Correspondence

1146.  EBB to James Martin

As published in The Brownings’ Correspondence, 6, 315–316.

[London]

Feb. 6. 1843–

You make us out my dear Mr Martin, to be such perfect parallel lines that I shd be half afraid of completing the definition by our never meeting, if it were not for what you say afterwards of the coming to London & of promising to come & see Flush– If you shd be travelling while I am writing it was only what happened to me when I wrote not long ago to dearest Mrs Martin—& everybody in this house cried out against the fatuity of the coincidence! As if I could know that she was travelling, when nobody told me, & I was’nt a witch! If the same thing happens today, believe in the innocence of my ignorance– I shall be consoled if it does!.. for certain reasons. But for none in the world can I help thanking you for your letter—which gave me so much pleasure from the first sight of the handwriting to the thought of the kindness spent upon me in it, that after all I cannot thank you as I would!—

Yet I wont let you fancy me of such an irrational state of simplicity as not to be fully aware that you, with your “nature of the fields & forests”, look down disdainfully & with an inward heat of glorying, upon me who have all my pastime in books .. dead & seethed. Perhaps if it were a little warmer I might even grant that you are right in your pride.

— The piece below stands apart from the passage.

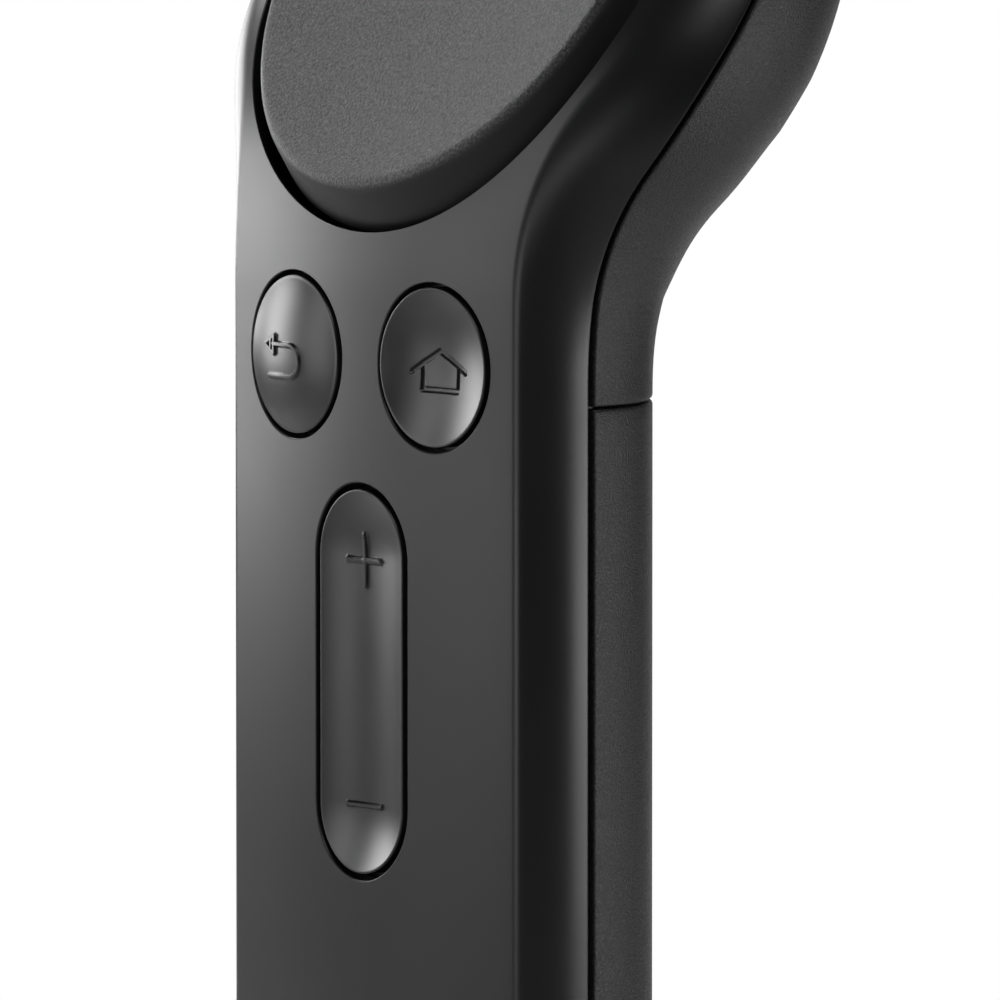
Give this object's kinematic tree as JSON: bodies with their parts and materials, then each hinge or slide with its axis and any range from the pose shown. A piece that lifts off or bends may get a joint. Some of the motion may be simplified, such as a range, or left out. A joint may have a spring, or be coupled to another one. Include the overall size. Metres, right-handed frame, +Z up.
{
  "type": "motion controller",
  "caption": "One-handed motion controller with a round touch pad, two round buttons, a volume rocker and a trigger behind the head.",
  "frame": {"origin": "centre of the flat base end of the handle", "axes": "+Z up the handle towards the head, -Y out of the face with the buttons, +X to the right hand side seen from the face"},
  "size_m": [0.0482, 0.0379, 0.108],
  "materials": {
    "face_plastic": "satin",
    "back_plastic": "fine grain",
    "pad_plastic": "fine grain",
    "button_plastic": "satin",
    "frame_plastic": "matte",
    "lens_plastic": "clear",
    "board": "solder resist",
    "flex": "smooth",
    "steel": "plain",
    "nickel": "bright",
    "cell_wrap": "smooth"
  },
  "bodies": {
    "body": {"front_shell": "face_plastic", "rear_housing": "back_plastic", "head_frame": "frame_plastic", "frame_screws": "steel", "pad_board": "board", "pad_switch": "frame_plastic", "board_flex": "flex", "main_board": "board", "radio_shield": "nickel", "back_switch": "nickel", "home_switch": "nickel", "volume_up_switch": "nickel", "volume_down_switch": "nickel", "status_lamp": "lens_plastic", "light_pipe": "lens_plastic", "battery_tray": "frame_plastic", "case_screws": "steel", "cell_left": "cell_wrap", "cell_right": "cell_wrap", "contact_bridge": "nickel", "contact_positive": "nickel", "contact_negative": "nickel", "bottom_spring": "nickel", "top_spring": "nickel", "trigger_pin": "steel", "trigger_spring": "steel", "trigger_board": "board", "trigger_switch": "frame_plastic"},
    "cover": {"battery_cover": "back_plastic"},
    "pad": {"touchpad": "pad_plastic", "touch_sensor": "board"},
    "back_key": {"back_button": "button_plastic"},
    "home_key": {"home_button": "button_plastic"},
    "volume_key": {"volume_rocker": "button_plastic"},
    "trigger_key": {"trigger": "button_plastic"}
  },
  "joints": [
    {"name": "battery_cover_slide", "type": "slide", "parent": "body", "child": "cover", "axis": [0, 0, -1], "range_m": [0, 0.066]},
    {"name": "touchpad_press", "type": "slide", "parent": "body", "child": "pad", "axis": [0, 0.8572, -0.515], "range_m": [0, 0.00035], "stiffness_N_per_m": 3000, "springref_m": -0.0003},
    {"name": "back_press", "type": "slide", "parent": "body", "child": "back_key", "axis": [0.0716, 0.9974, 0], "range_m": [0, 0.00025], "stiffness_N_per_m": 3000, "springref_m": -0.0002},
    {"name": "home_press", "type": "slide", "parent": "body", "child": "home_key", "axis": [-0.0716, 0.9974, 0], "range_m": [0, 0.00025], "stiffness_N_per_m": 3000, "springref_m": -0.0002},
    {"name": "volume_rock", "type": "hinge", "parent": "body", "child": "volume_key", "pos_m": [0, -0.00565, 0.0454], "axis": [1, 0, 0], "range_deg": [-1.5, 1.5], "stiffness_Nm_per_rad": 0.3},
    {"name": "trigger_pull", "type": "hinge", "parent": "body", "child": "trigger_key", "pos_m": [0, 0.01636, 0.09743], "axis": [-1, 0, 0], "range_deg": [0, 12], "stiffness_Nm_per_rad": 0.03, "springref_deg": -8.59, "deforming": ["trigger_spring"]}
  ]
}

As it is, I grumble feebly to myself something about the definition of nature, .. & how we in the town (which ‘God made’ just as He made your hedges) have our share of nature too, .. & then I have secret thoughts of state of the thermometer, & wonder how people can breathe out of doors. In the meantime Flush, who is a better philosopher, pushes deep into my furs & goes to sleep– Perhaps I shd fear the omen for my correspondent–

Oh yes! That picture in Boz is beautiful. [1] For my own part, & by a natural womanly contradiction[,] I have never cared so much in my life for flowers, as since being shut out from gardens—unless indeed in the happy days of old when I had a garden of my own [2] & cut it out into a great Hector of Troy, in relievo, with a high heroic box nose & shoe-ties of columbine. But that was long ago– Now I count the buds of my primrose with a new kind of interest—and you never saw such a primrose! I begin to believe in Ovid, or look for a metamorphosis. [3] The leaves are turning white & springing up as high as corn. Want of air, & of sun I suppose! I shd be loth to think it for want of friendship to me!

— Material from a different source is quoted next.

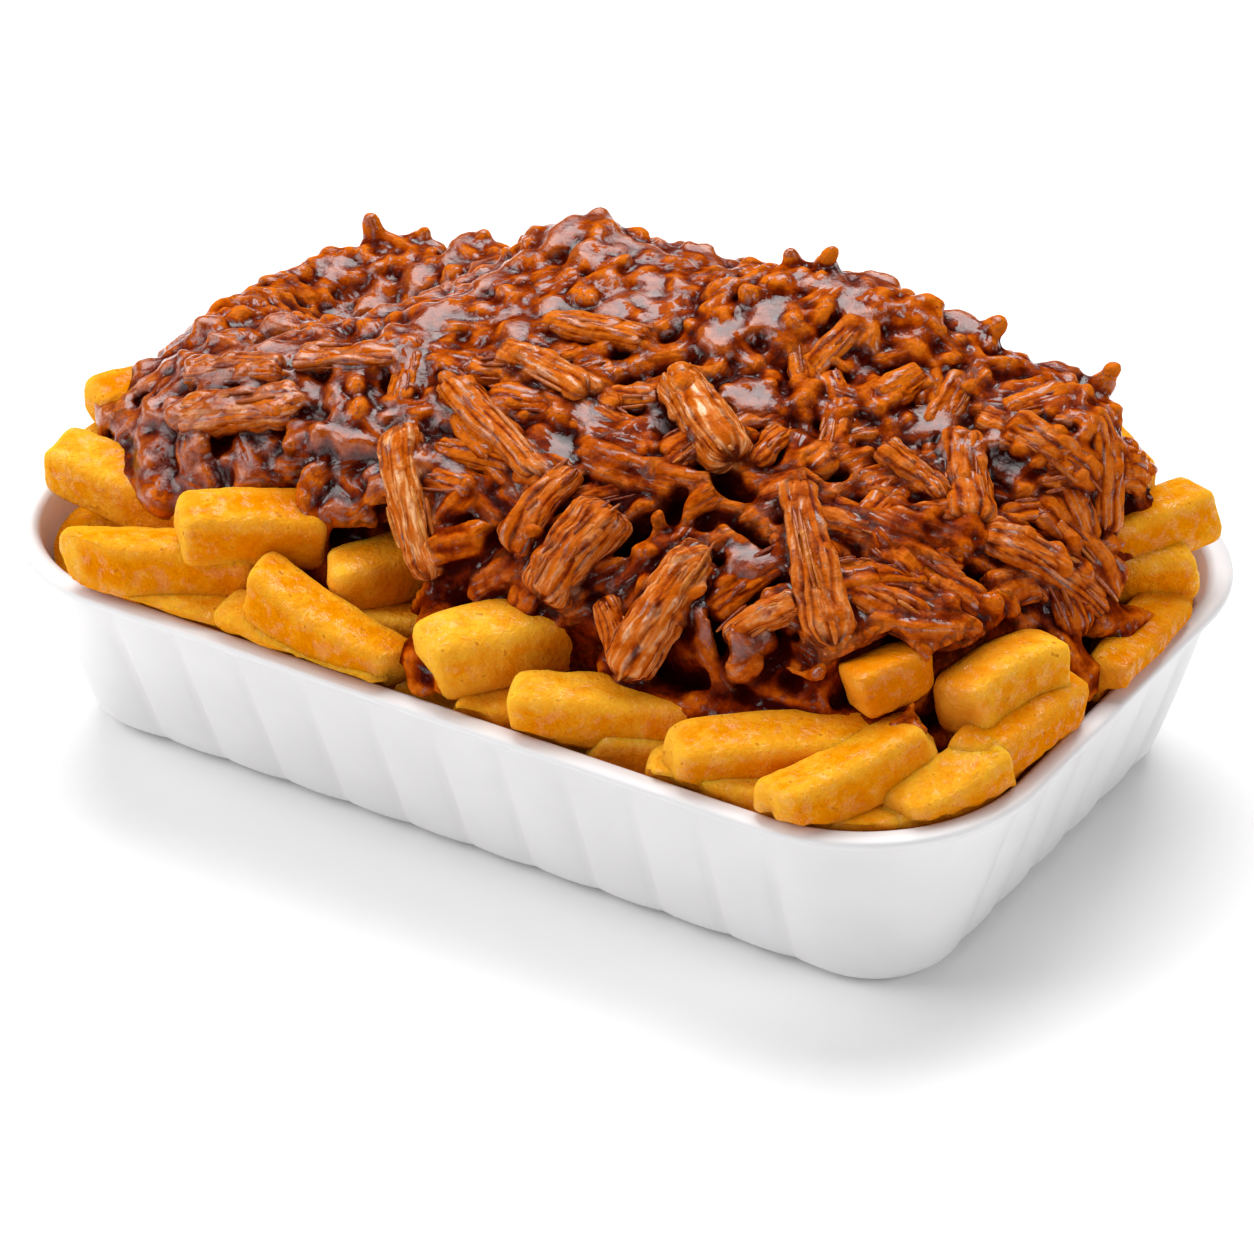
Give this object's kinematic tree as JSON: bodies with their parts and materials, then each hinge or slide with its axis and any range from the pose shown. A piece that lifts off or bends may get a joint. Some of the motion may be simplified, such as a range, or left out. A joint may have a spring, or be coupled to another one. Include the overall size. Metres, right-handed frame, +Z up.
{
  "type": "dish of pulled pork fries",
  "caption": "Oblong fluted white tray heaped with thick fries under shredded meat in dark sauce.",
  "frame": {"origin": "middle of the tray's base, on the surface that it stands on", "axes": "+Z up, +X along the tray's long side, +Y across it to the back"},
  "size_m": [0.2, 0.1308, 0.0916],
  "materials": {
    "tray": "satin white moulded plastic",
    "fries": "golden fried potato, slightly oily",
    "pulled_pork": "shredded meat in a glossy brown sauce"
  },
  "bodies": {
    "root": {"tray": "tray", "fries": "fries", "pulled_pork": "pulled_pork"}
  },
  "joints": []
}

Do you know that the royal Boz lives close to us—three doors from Mr Kenyon in Harley Place? [4] The new numbers appear to me admirable, & full of life & blood, .. whatever we may say to the thick rouging & extravagance of gesture. There is a beauty, a tenderness, too, in the organ-scene, which is worthy of the gilliflower– [5] But my admiration for Boz fell from its ‘sticking-place’ [6] I confess, a good furlong, when I read Victor Hugo: & my creed is, that, not in his tenderness which is as much his own as his humour, .. but in his serious powerful Jew-trial scenes, [7] he has followed Hugo closely, & never scarcely looked away from ‘Les trois jours d’un condamnè. [8]

If you shd not be on the road, I hope you wont be very long before you are—& that dearest Mrs Martin will put off building her greenhouse .. you see I believe she will build it: .. until she gets home again.

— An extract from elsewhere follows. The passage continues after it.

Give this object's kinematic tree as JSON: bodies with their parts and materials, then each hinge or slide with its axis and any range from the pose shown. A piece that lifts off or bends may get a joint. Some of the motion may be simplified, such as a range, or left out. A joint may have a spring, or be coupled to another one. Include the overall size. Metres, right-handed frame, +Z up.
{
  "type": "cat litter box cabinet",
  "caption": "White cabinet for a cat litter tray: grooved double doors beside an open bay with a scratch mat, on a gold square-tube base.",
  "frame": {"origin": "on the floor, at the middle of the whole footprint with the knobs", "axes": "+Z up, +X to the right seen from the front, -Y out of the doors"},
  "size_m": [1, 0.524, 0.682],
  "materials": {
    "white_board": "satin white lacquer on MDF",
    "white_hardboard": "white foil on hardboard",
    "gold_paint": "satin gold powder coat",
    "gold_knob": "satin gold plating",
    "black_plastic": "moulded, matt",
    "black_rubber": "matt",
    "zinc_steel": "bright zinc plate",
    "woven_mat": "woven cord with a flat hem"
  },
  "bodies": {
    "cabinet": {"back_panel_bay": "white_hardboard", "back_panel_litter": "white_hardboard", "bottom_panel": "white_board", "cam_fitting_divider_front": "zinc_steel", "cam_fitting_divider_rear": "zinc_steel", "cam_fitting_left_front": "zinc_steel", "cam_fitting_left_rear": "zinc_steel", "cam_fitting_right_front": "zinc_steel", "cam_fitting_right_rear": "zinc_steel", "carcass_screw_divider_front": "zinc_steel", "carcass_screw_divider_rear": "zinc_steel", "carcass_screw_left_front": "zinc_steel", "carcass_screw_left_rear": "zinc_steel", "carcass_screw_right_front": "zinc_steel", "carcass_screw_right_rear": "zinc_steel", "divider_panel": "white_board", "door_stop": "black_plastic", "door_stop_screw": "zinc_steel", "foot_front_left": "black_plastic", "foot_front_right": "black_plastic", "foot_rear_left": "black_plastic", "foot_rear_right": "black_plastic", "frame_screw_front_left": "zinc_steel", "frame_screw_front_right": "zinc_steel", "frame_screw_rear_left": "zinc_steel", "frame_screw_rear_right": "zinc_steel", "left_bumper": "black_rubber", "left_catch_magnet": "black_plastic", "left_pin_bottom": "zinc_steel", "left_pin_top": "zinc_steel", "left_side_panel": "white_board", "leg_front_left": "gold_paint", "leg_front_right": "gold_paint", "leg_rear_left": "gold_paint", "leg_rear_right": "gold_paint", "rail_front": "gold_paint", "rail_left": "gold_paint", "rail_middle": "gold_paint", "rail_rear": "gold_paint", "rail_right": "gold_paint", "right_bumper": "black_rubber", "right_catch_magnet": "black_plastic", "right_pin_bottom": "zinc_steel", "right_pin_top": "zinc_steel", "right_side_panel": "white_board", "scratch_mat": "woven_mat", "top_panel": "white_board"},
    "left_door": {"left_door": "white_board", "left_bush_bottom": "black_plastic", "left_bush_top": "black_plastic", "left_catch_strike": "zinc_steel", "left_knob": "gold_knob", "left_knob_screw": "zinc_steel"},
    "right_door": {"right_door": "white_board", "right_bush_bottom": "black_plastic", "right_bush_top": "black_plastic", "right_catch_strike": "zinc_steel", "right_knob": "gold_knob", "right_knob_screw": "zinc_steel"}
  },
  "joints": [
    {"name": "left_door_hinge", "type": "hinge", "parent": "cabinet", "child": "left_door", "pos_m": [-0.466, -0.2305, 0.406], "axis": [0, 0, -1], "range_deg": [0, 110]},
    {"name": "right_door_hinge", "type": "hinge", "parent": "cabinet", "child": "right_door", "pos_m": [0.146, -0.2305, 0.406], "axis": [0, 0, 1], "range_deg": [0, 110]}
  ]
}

How kind of you & of her to have poor old Mrs Barker at Colwall!

Do believe me, both of you, with love from all of us,

very affectionately yours

Ba–

Address: James Martin Esqr / Colwall / near Ledbury.

Publication: LEBB, I, 122–124.

Manuscript: Wellesley College.

1. i.e., the one praised by Martin in letter 1144.

2. i.e., at Hope End.

3. Ovid’s Metamorphoses comprised a series of mainly mythological and legendary stories, starting with the creation of the world.

4. Dickens had moved to 1 Devonshire Terrace at the end of 1839.

5. Dickens’s Martin Chuzzlewit was being published in monthly numbers, commencing in January 1843. Tom Pinch, an employé of Seth Pecksniff, was an amateur organist, and chapter V describes his playing the organ of Salisbury Cathedral. The gilliflower scene was mentioned in letter 1144.

6. Macbeth, I, 7, 60.

7. The trial of Fagin in chapter LII of Oliver Twist.

8. Sic, for Les Derniers Jours d’un Condamné (The Last Days of One Condemned), published in 1829. EBB had previously made this comparison to Hugo in letter 1063.